Your back is a complicated muscle group that includes smaller muscles such as traps that tie into your shoulders. It’s crucial to train your back for width, thickness, and detail. Dieting will help reveal the strengths and weaknesses in your back.
In addition to targeting specific back muscles, it’s important to think about how you’re adding width and thickness. The exercises I include target both, and you can emphasize the moves—as well as additional sets, reps, and weights—that help you improve the appearance of your back as you lose body fat.

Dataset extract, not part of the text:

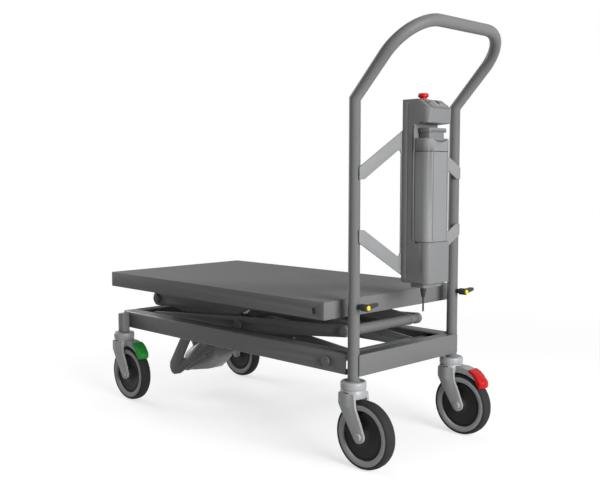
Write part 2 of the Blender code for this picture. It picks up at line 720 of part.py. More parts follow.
def build_shafts():
    g = GAP
    t = ARM_THICKNESS
    j = JOURNAL_R
    lo, uo, li, ui = LOWER_OUTER_Y, UPPER_OUTER_Y, LOWER_INNER_Y, UPPER_INNER_Y
    web = RAIL_OUTER_Y - RAIL_WALL
    cross_shaft(
        "pivot_shaft", PIVOT_X, PIVOT_Z,
        [(SHAFT_R, li - t - g), (j, li + g), (0.011, web - g), (0.006, RAIL_OUTER_Y + g)],
        RAIL_OUTER_Y + 0.0055, 0.0105,
    )
    cross_shaft(
        "left_knuckle_shaft", LEFT_X, KNUCKLE_Z,
        [(SHAFT_R, li - t - g), (j, li + g), (j, uo + g)], uo + 0.006, 0.0145,
    )
    cross_shaft(
        "right_knuckle_shaft", PIVOT_X, KNUCKLE_Z,
        [(SHAFT_R, ui - t - g), (j, ui + g), (0.012, lo - t - g), (j, lo + g)], lo + 0.006, 0.0145,
    )
    cross_shaft(
        "lower_centre_shaft", MID_X, MID_LOW_Z,
        [(0.014, li - t - g), (j, li + g), (0.012, lo - t - g), (j, lo + g)], lo + 0.006, 0.0125,
    )
    cross_shaft(
        "upper_centre_shaft", MID_X, MID_HIGH_Z,
        [(0.014, ui - t - g), (j, ui + g), (0.012, uo - t - g), (j, uo + g)], uo + 0.006, 0.0125,
    )
    web = TABLE_RAIL_Y
    cross_shaft(
        "table_pivot_shaft", PIVOT_X, TABLE_PIVOT_Z,
        [(0.012, uo - t - g), (j, uo + g), (0.012, web - TABLE_SHEET - g), (0.006, web + g)],
        web + 0.005, 0.010,
    )
    x, z = inner_local(KNUCKLE_Z)(*TIE_TUBE)
    end = ui - t - g
    tie = rod("upper_tie_tube", 0.011, (x, -end, z), (x, end, z))
    paint(tie, "upper_tie_tube", "steel")


def build_hanger():
    local = outer_local(PIVOT_Z)
    end = LOWER_OUTER_Y - ARM_THICKNESS - GAP
    pin = local(*HANGER_PIN)
    tube_a = local(*HANGER_TUBE_A)
    tube_b = local(*HANGER_TUBE_B)
    t = 0.005
    low = lathe(
        "actuator_hanger",
        [(0, -HANGER_Y + 0.001), (0.017, -HANGER_Y + 0.001), (0.017, -0.020), (0.009, -0.020)]
        + [(0.009, 0.020), (0.017, 0.020), (0.017, HANGER_Y - 0.001), (0, HANGER_Y - 0.001)],
        (pin[0], 0, pin[1]), (0, 1, 0), 16,
    )
    pieces = []
    far = HANGER_TUBE_B[0]
    for side in (-1, 1):
        outline = [(-0.0420, -0.147), (-0.0450, -0.165), (-0.0380, -0.180), (-0.0240, -0.186), (0.0050, -0.181)]
        outline += [(0.0400, -0.162), (0.1690, -0.096), (0.2000, -0.083), (far + 0.0200, -0.051)]
        outline += [(far + 0.0275, -0.030), (far + 0.0135, -0.012), (far - 0.0165, -0.014)]
        outline += [(0.1900, -0.058), (0.1460, -0.081), (0.0570, -0.129), (0.0350, -0.134)]
        outline += [(0.0260, -0.129), (0.0290, -0.122), (0.0660, -0.072), (0.1080, -0.036)]
        outline += [(0.1130, -0.020), (0.1080, -0.006), (0.0880, -0.001), (0.0640, -0.012), (0.0180, -0.071)]
        loop = [local(s, n) for s, n in outline]
        a, b = plate_between(side, HANGER_Y, t)
        pieces.append(prism("side", [loop], xz, a, b))
    pieces.append(rod("tube", 0.022, (tube_a[0], -end, tube_a[1]), (tube_a[0], end, tube_a[1]), 18))
    pieces.append(rod("tube", 0.017, (tube_b[0], -end, tube_b[1]), (tube_b[0], end, tube_b[1]), 16))
    merge(low, pieces)
    paint(low, "actuator_hanger", "arm_grey")
    set_origin(low, (MID_X, 0, MID_LOW_Z))


def build_ear_bracket():
    local = inner_local(PIVOT_Z)
    top = math.radians(57.3)

    def spot(dx, dz):
        s = -math.cos(top) * dx + math.sin(top) * dz
        n = math.sin(top) * dx + math.cos(top) * dz
        return local(EAR_S + s, EAR_N + n)

    half = UPPER_INNER_Y - ARM_THICKNESS - GAP
    outline = [(-0.036, 0.030), (-0.036, 0.026), (0.029, 0.026), (0.029, -0.038), (0.033, -0.038), (0.033, 0.030)]
    angle = prism("ear_bracket", [[spot(a, b) for a, b in outline]], xz, -half + 0.001, half - 0.001)
    pieces = []
    for side in (-1, 1):
        cheek = [(-0.014, 0.028), (-0.014, -0.008), (-0.006, -0.015), (0.012, -0.022), (0.031, -0.022), (0.031, 0.028)]
        a, b = sorted((side * half, side * (half - 0.004)))
        pieces.append(prism("cheek", [[spot(p, q) for p, q in cheek]], xz, a, b))
        x, z = spot(0, 0)
        pieces.append(rod("peg", 0.008, (x, side * (half - 0.002), z), (x, side * LOWER_INNER_Y, z)))
        lug = [(0.007, 0.009), (0.007, -0.009), (0.031, -0.030), (0.031, 0.028)]
        a, b = sorted((side * 0.016, side * 0.020))
        pieces.append(prism("lug", [[spot(p, q) for p, q in lug]], xz, a, b))
    merge(angle, pieces)
    notch = [(0.025, -0.045), (0.038, -0.045), (0.038, -0.002), (0.025, -0.002)]
    merge(angle, [prism("notch", [[spot(a, b) for a, b in notch]], xz, -0.0158, 0.0158)], "DIFFERENCE")
    paint(angle, "ear_bracket", "steel")
    set_origin(angle, (PIVOT_X, 0, PIVOT_Z))


def build_stiffener():
    local = outer_local(KNUCKLE_Z)
    wide = UPPER_OUTER_Y - ARM_THICKNESS - GAP
    mid = UPPER_INNER_Y - ARM_THICKNESS - 0.002
    half = [(wide, 0.190), (wide, 0.134), (mid, 0.131), (mid, 0.045), (mid - 0.012, 0.048), (mid - 0.030, 0.085)]
    half += [(mid - 0.050, 0.118), (mid - 0.070, 0.130)]
    loop = half + [(-a, b) for a, b in reversed(half)]

    def place(a, b, w):
        x, z = local(b, w)
        return (x, a, z)

    sheet = prism("upper_stiffener", [loop], place, 0.002, 0.006)
    fold = [(0.186, 0.0025), (0.186, -0.024), (0.189, -0.024), (0.189, 0.0025)]
    lip = prism("lip", [[local(s, n) for s, n in fold]], xz, -mid, mid)
    merge(sheet, [lip])
    paint(sheet, "upper_stiffener", "arm_grey")
    set_origin(sheet, (LEFT_X, 0, KNUCKLE_Z))


def build_rollers():
    spots = {
        "frame_roller": (PIVOT_Z, 0.0203, FRAME_ROLLER_Y[0], FRAME_ROLLER_Y[1]),
        "table_roller": (TABLE_PIVOT_Z, 0.0150, TABLE_ROLLER_Y[0], TABLE_ROLLER_Y[1]),
    }
    for name, (z, r, near, far) in spots.items():
        for side, where in ((-1, "left"), (1, "right")):
            full = name + "_" + where
            wheel = lathe(
                full,
                [(0.0083, near), (r - 0.002, near), (r, near + 0.002), (r, far - 0.002), (r - 0.002, far)]
                + [(0.0083, far)],
                (LEFT_X, 0, z), (0, side, 0), 18, True,
            )
            paint(wheel, full, "black")
            set_origin(wheel, (LEFT_X, side * (near + far) / 2, z))


def build_actuator():
    px, pz = outer_local(PIVOT_Z)(*HANGER_PIN)
    ex, ez = inner_local(PIVOT_Z)(EAR_S, EAR_N)
    foot = Vector((px, 0, pz))
    axis = (Vector((ex, 0, ez)) - foot)
    length = axis.length
    axis.normalize()
    across = Vector((-axis.z, 0, axis.x))
    end = length - 0.0470
    r = 0.036
    body = lathe(
        "actuator_body",
        [(0, 0.010), (0.018, 0.010), (0.0185, 0.0178), (0.033, 0.0220), (r, 0.027), (r, 0.122)]
        + [(0.030, 0.140), (0.024, 0.148), (0.023, 0.154), (0.023, end - 0.004), (0.020, end), (0, end)],
        foot, axis, 18,
    )
    eye = lathe(
        "eye", [(0.0093, -0.0170), (0.0200, -0.0170), (0.0200, 0.0170), (0.0093, 0.0170)],
        foot, (0, 1, 0), 16, True,
    )

    def side_place(a, b, w):
        return foot + axis * a + across * b + Vector((0, w, 0))

    def stack_place(a, b, w):
        return foot + axis * a + across * w + Vector((0, b, 0))

    gear = prism("gear", [rounded(0.078, -0.030, 0.130, 0.030, 0.010, 3)], stack_place, 0.020, 0.104)
    merge(body, [eye, gear])
    trim = rod("trim", 0.0093, (px, -0.03, pz), (px, 0.03, pz), 16)
    merge(body, [trim], "DIFFERENCE")
    bore = rod("bore", 0.0124, foot + axis * 0.118, foot + axis * (end + 0.02), 16)
    merge(body, [bore], "DIFFERENCE")
    paint(body, "actuator_body", "light_grey")
    set_origin(body, foot)
    outline = [(0.030, -0.020), (0.030, -0.030), (0.044, -0.041), (0.063, -0.049), (0.100, -0.069)]
    outline += [(0.116, -0.075), (0.152, -0.076), (0.166, -0.070), (0.170, -0.058), (0.164, -0.0245)]
    outline += [(0.1500, -0.0255), (0.1410, -0.0312), (0.1225, -0.0370), (0.1225, -0.020)]
    motor = prism("actuator_motor", [outline], side_place, -MOTOR_Y, MOTOR_Y)
    half = [(MOTOR_Y, 0.0), (MOTOR_Y, -0.054), (0.026, -0.068), (0.014, -0.0765)]
    section = half + [(-a, b) for a, b in reversed(half)]

    def along(a, b, w):
        return foot + axis * w + across * b + Vector((0, a, 0))

    merge(motor, [prism("section", [section], along, 0.020, 0.180)], "INTERSECT")
    merge(motor, [rod("saddle", r + 2 * GAP, foot + axis * 0.010, foot + axis * 0.1228, 36)], "DIFFERENCE")
    paint(motor, "actuator_motor", "light_grey")
    set_origin(motor, foot)
    piston = rod("actuator_rod", 0.012, foot + axis * 0.122, foot + axis * (length - 0.004), 16)
    tip = lathe(
        "tip", [(0, -0.0150), (0.0125, -0.0150), (0.0135, -0.0140), (0.0135, 0.0140), (0.0125, 0.0150), (0, 0.0150)],
        (ex, 0, ez), (0, 1, 0), 20,
    )
    merge(piston, [tip])
    paint(piston, "actuator_rod", "light_grey")
    set_origin(piston, foot)


build_rails()
build_crossbars()
build_front_posts()
build_handle()
build_bracket()
build_control_box()
build_battery()
build_controls()
build_clamps()
build_castors()
build_arms()
build_shafts()
build_hanger()
build_ear_bracket()
build_stiffener()
build_rollers()
build_actuator()
build_table()
build_table_rails()
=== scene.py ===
import json
import math

import bpy
from mathutils import Matrix, Vector


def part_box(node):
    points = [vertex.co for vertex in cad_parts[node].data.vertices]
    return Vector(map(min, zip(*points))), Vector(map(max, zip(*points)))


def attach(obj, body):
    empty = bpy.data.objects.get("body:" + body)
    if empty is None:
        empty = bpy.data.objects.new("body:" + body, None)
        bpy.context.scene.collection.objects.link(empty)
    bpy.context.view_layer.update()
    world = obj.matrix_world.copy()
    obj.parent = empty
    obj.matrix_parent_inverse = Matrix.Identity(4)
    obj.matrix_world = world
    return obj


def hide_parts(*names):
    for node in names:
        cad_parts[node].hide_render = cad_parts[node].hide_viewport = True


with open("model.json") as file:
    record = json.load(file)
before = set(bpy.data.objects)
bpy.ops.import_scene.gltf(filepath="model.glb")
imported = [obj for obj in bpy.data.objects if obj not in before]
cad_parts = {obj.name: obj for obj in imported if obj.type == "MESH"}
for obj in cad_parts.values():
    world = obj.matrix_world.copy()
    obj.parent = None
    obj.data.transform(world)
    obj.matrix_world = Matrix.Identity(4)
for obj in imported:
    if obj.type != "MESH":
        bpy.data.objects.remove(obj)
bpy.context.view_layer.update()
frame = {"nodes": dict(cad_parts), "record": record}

nodes = frame["nodes"]
print("frame loaded:", len(nodes), "nodes")

cameraSettings = {
    "place": (1.690, -1.6625, 0.676),
    "lookAt": (0.020, 0.0, 0.470),
    "lens": 51.5,
}


def deselectAll():
    if bpy.context.object and bpy.context.object.mode != "OBJECT":
        bpy.ops.object.mode_set(mode="OBJECT")
    bpy.ops.object.select_all(action="DESELECT")


def pick(obj):
    deselectAll()
    obj.select_set(True)
    bpy.context.view_layer.objects.active = obj
    return obj


def setUpCamera(settings):
    bpy.ops.object.camera_add(location=settings["place"])
    camera = bpy.context.object
    camera.name = "camera"
    camera.data.sensor_width = 36.0
    camera.data.lens = settings["lens"]
    camera.data.clip_end = 200.0
    aim = Vector(settings["lookAt"]) - Vector(settings["place"])
    camera.rotation_euler = aim.to_track_quat("-Z", "Y").to_euler()
    bpy.context.scene.camera = camera


deselectAll()
setUpCamera(cameraSettings)


# node helpers, used by the stage and by every finish
def mathNode(tree, operation, first, second=None, clamp=False):
    node = tree.nodes.new("ShaderNodeMath")
    node.operation = operation
    node.use_clamp = clamp
    for socket, value in zip(node.inputs, (first, second)):
        if isinstance(value, (int, float)):
            socket.default_value = value
        elif value is not None:
            tree.links.new(value, socket)
    return node.outputs[0]


def colorMix(tree, amount, first, second):
    node = tree.nodes.new("ShaderNodeMix")
    node.data_type = "RGBA"
    for index, value in ((0, amount), (6, first), (7, second)):
        tree.links.new(value, node.inputs[index])
    return node.outputs[2]


def noiseNode(tree, place, scale, detail):
    node = tree.nodes.new("ShaderNodeTexNoise")
    tree.links.new(place, node.inputs["Vector"])
    if isinstance(scale, (int, float)):
        node.inputs["Scale"].default_value = scale
    else:
        tree.links.new(scale, node.inputs["Scale"])
    node.inputs["Detail"].default_value = detail
    return node.outputs["Fac"]


stageSettings = {
    "floorTone": 0.50,
    "floorLift": 0.64,
    "floorSize": 60.0,
    "floorHeight": -0.0005,
    "fadeStart": 0.8,
    "fadeEnd": 2.3,
    "lamps": {  # place, aim, size, power
        "keyLamp": ((3.6, -0.5, 1.25), (0, 0, 0.4), 2.2, 176.0),
        "topLamp": ((-0.4, 0.8, 3.8), (0, 0, 0.2), 2.6, 9.0),
        "farLamp": ((-3.5, -0.25, 1.3), (0, 0, 0.5), 2.2, 80.0),
    },
    "worldStrength": 0.22,
}


def addLamp(name, place, aimAt, size, power):
    bpy.ops.object.light_add(type="AREA", location=place)
    lamp = bpy.context.object
    lamp.name = name
    lamp.data.shape = "DISK"
    lamp.data.size = size
    lamp.data.energy = power
    lamp.rotation_euler = (Vector(aimAt) - Vector(place)).to_track_quat("-Z", "Y").to_euler()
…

Here’s more about some of the most visible muscles of your back:
LATISSIMUS DORSI (lats)
The lats are the large wing-shaped muscles in your back that create your V-taper. It’s important to train them for both thickness and width. When you take your grip wide, you’re working the outer parts of your lats, and when you take your grip narrow you’re working muscles closer to your spine. It’s important to include pulling moves to widen your lats, and rowing moves to thicken them.
RHOMBOIDS
These muscles attach to your upper scapula and to your upper spine, helping you stabilize and retract your scapula. Emphasizing these muscles with exercises such as machine rows helps increase definition in your back.
SPINAL ERECTORS
These small muscles stabilize your spine, and they also help create definition in your lower back. When you’re well-trained and dieted, they allow you to display the “Christmas tree” that all bodybuilders seek to develop.
TRAPEZIUS (traps)
This large butterfly-shaped muscle in the center of your back also rises and attaches to the top of your shoulder blades near your neck. Your trapezius is not only visible from the back when you’ve dieted down, but you can see defined ridges from the front when they’re ideally developed. I train traps with shoulders, but you’ll recruit your traps during many back exercises.